Title: Applications of nonlinear non-Gaussian deterministic filters in finance
Date: May 28th, 2026
Time: 9:40am
Location: LIB 2020/ Zoom
Supervised by: Jean-François Bégin

Abstract:

Deterministic filtering algorithms are powerful tools to estimate models with latent stochastic processes. This thesis presents three applications of discrete nonlinear filtering (DNF) algorithms to stochastic volatility (SV) models in finance. The first is the SVDNF R package, an open-source implementation of the DNF for several commonly-used SV models, enabling users to create custom models with key features such as leverage effects, return and volatility discontinuities. The second project applies the DNF to accurately estimating financial alpha in the context of asset pricing models. The alpha estimate can be contaminated by two sources of model misspecification: unmodelled systematic risk factors and improper error specifications. We combine the DNF with Markov chain Monte Carlo for Bayesian model estimation and use predictive model stacking to account for model uncertainty. We then fit several popular asset pricing models with both homoscedastic errors and SV. In empirical applications (e.g., factor-spanning regression tests, market-anomaly identification, equity alpha estimation), we obtain significantly different alpha estimates when stacking across various model sets, suggesting that model uncertainty is an important consideration when estimating alpha. The last project addresses a particular weakness of the DNF: numerical integration suffers from the curse of dimensionality.We present an integration-by-parts filter (IBPF) with a better quadrature error convergence rate than standard DNF integration.

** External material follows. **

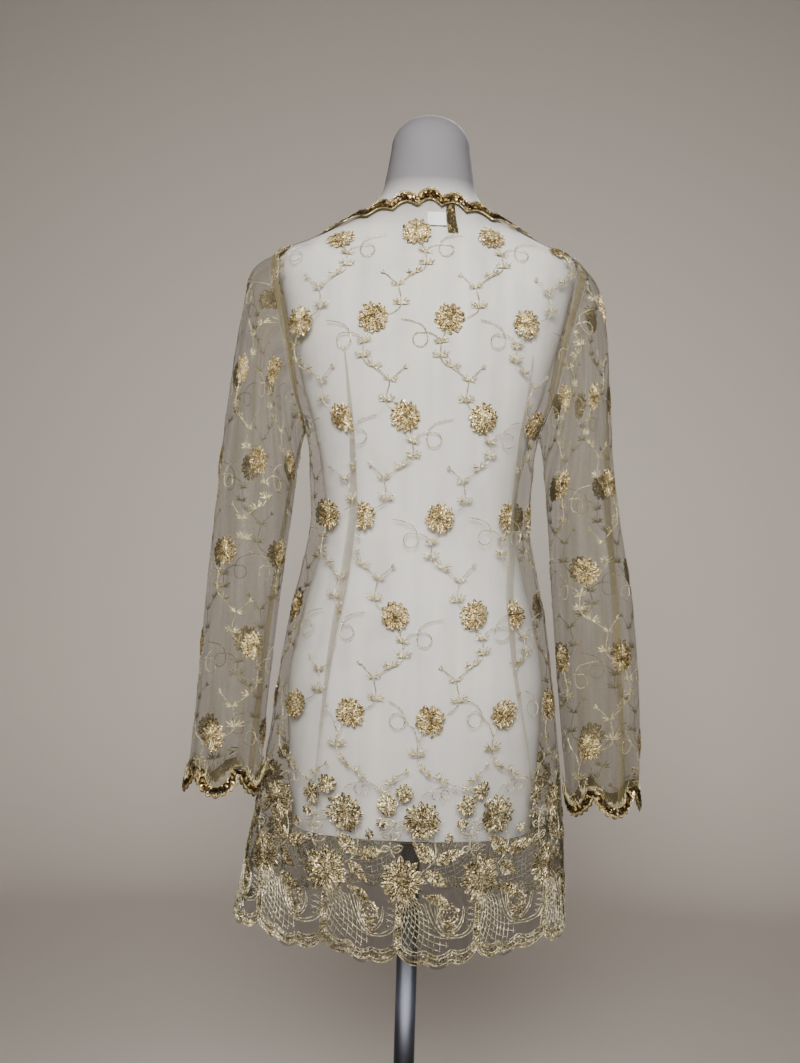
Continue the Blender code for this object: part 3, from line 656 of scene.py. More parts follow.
RIGHT_SLEEVE = [
    SleeveRow(0.167, 1.434, 0.130, 1.233, 0.050, 0.000),
    SleeveRow(0.188, 1.408, 0.133, 1.222, 0.056, 0.000),
    SleeveRow(0.202, 1.350, 0.136, 1.205, 0.059, 0.000),
    SleeveRow(0.208, 1.285, 0.139, 1.182, 0.059, 0.000),
    SleeveRow(0.214, 1.215, 0.142, 1.150, 0.057, 0.000),
    SleeveRow(0.223, 1.150, 0.146, 1.105, 0.054, 0.001),
    SleeveRow(0.240, 1.050, 0.151, 1.040, 0.050, 0.004),
    SleeveRow(0.250, 0.950, 0.160, 0.945, 0.047, 0.008),
    SleeveRow(0.252, 0.870, 0.169, 0.860, 0.046, 0.012),
    SleeveRow(0.252, 0.829, 0.172, 0.824, 0.047, 0.014),
]
SLEEVE_WAVES, SLEEVE_WAVE = 4, 0.0022    # soft lengthwise folds round a sleeve, and how deep they are
SLEEVE_SET_OFF = 0.0006  # from the panel's edge
SLEEVE_JOIN = 0.28       # share of the length that blends from the armhole to the table's rings
SLEEVE_IN = 0.0006       # the net lies this far inside the sleeve's outer face
CUFF_SCALLOPS, CUFF_DEPTH, CUFF_REACH = 5, 0.026, 0.18
SLEEVE_RINGS, SLEEVE_COLUMNS = 150, 120

# Creases of a sleeve: reach down it, roll round it in degrees, half length in reach, half width in degrees,
# how far out, and how many degrees they lean over the sleeve's length.
SleeveCrease = namedtuple("SleeveCrease", "reach roll length width out lean")
SLEEVE_CREASES = [
    SleeveCrease(0.30, 62, 0.16, 8, 0.0030, 70),
    SleeveCrease(0.52, 104, 0.22, 7, 0.0034, -40),
    SleeveCrease(0.72, 58, 0.22, 8, 0.0036, 30),
    SleeveCrease(0.84, 128, 0.16, 9, -0.0036, 20),
    SleeveCrease(0.44, 150, 0.20, 9, 0.0028, 60),
    SleeveCrease(0.66, 216, 0.24, 8, 0.0032, -50),
    SleeveCrease(0.36, 250, 0.20, 9, 0.0030, 40),
    SleeveCrease(0.80, 288, 0.20, 8, 0.0034, -30),
    SleeveCrease(0.55, 322, 0.20, 8, 0.0026, 40),
    SleeveCrease(0.20, 300, 0.12, 8, 0.0022, 60),
]


def cloth_normal(turn, rise):
    """Which way the garment faces at a place."""
    around = cloth_point(turn + 0.5, rise, creased=False) - cloth_point(turn - 0.5, rise, creased=False)
    up = cloth_point(turn, rise + 0.001, creased=False) - cloth_point(turn, rise - 0.001, creased=False)
    return around.cross(up).normalized()


def cuff_lobe(roll, phase):
    """How far the cuff's edge hangs: 0 where two scallops meet and 1 in the middle of one."""
    return abs(math.sin(math.radians(roll) * CUFF_SCALLOPS / 2 + phase)) ** 0.55


def sleeve_surface(rows, phase):
    """A function that gives a left sleeve: reach 0 to 1 from armhole to cuff, roll 0 under the arm, 90 behind."""
    middles = [((r.outer_x + r.inner_x) / 2, (r.outer_z + r.inner_z) / 2) for r in rows]
    lengths = running_lengths(middles)
    read = smooth_table([length / lengths[-1] for length in lengths], rows)
    starts = {}

    def ring_point(reach, roll, out=0.0):
        outer_x, outer_z, inner_x, inner_z, half_depth, sway = read(reach)
        a = math.radians(roll)
        mix = (1 - math.cos(a)) / 2
        size = 1 + SLEEVE_WAVE / half_depth * reach * math.cos(SLEEVE_WAVES * a + 0.6)
        wide = math.hypot(outer_x - inner_x, outer_z - inner_z) / 2
        grown = 1 + out / wide
        mix = 0.5 + (mix - 0.5) * grown
        return Vector((
            inner_x + (outer_x - inner_x) * mix,
            sway + half_depth * (size + out / half_depth) * math.sin(a),
            inner_z + (outer_z - inner_z) * mix,
        ))

    def start(roll):
        if roll not in starts:
            turn, rise = armhole(roll % 360)
            edge, normal = cloth_point(turn, rise, creased=False), cloth_normal(turn, rise)
            away = cloth_point(0, (UNDERARM_RISE + TIP_RISE) / 2, creased=False) - edge
            away -= normal * away.dot(normal)
            starts[roll] = edge + normal * SLEEVE_SET_OFF + away.normalized() * SLEEVE_SET_OFF
        return starts[roll]

    def point(reach, roll, scalloped=True, out=-SLEEVE_IN):
        free = min(reach / SLEEVE_JOIN, 1.0)
        for crease in SLEEVE_CREASES:
            down = (reach - crease.reach) / crease.length
            away = (roll - crease.roll - crease.lean * (reach - crease.reach) + 180) % 360 - 180
            out += crease.out * free * math.exp(-(down**2) - (away / crease.width) ** 2)
        join = max(1 - reach / SLEEVE_JOIN, 0.0) ** 2
        made = ring_point(reach, roll, out) + (start(roll) - ring_point(0, roll)) * join
        if scalloped:
            made.z -= CUFF_DEPTH * (cuff_lobe(roll, phase) - 0.95) * max(1 - (1 - reach) / CUFF_REACH, 0.0) ** 2
        return made

    return point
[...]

Moreover, we derive a numerical integration grid using a grid-thinning scheme where the number of integration points required is in a lower computational complexity class than standard product integration methods. We present derivations for the IBPF and grid-thinning scheme, examine their theoretical properties (i.e., convergence rates), test their effectiveness in simulation, and estimate a novel discrete-time SV model with jumps and multiple latent processes using the proposed methods. We find that the more complex model specifications better fit market data.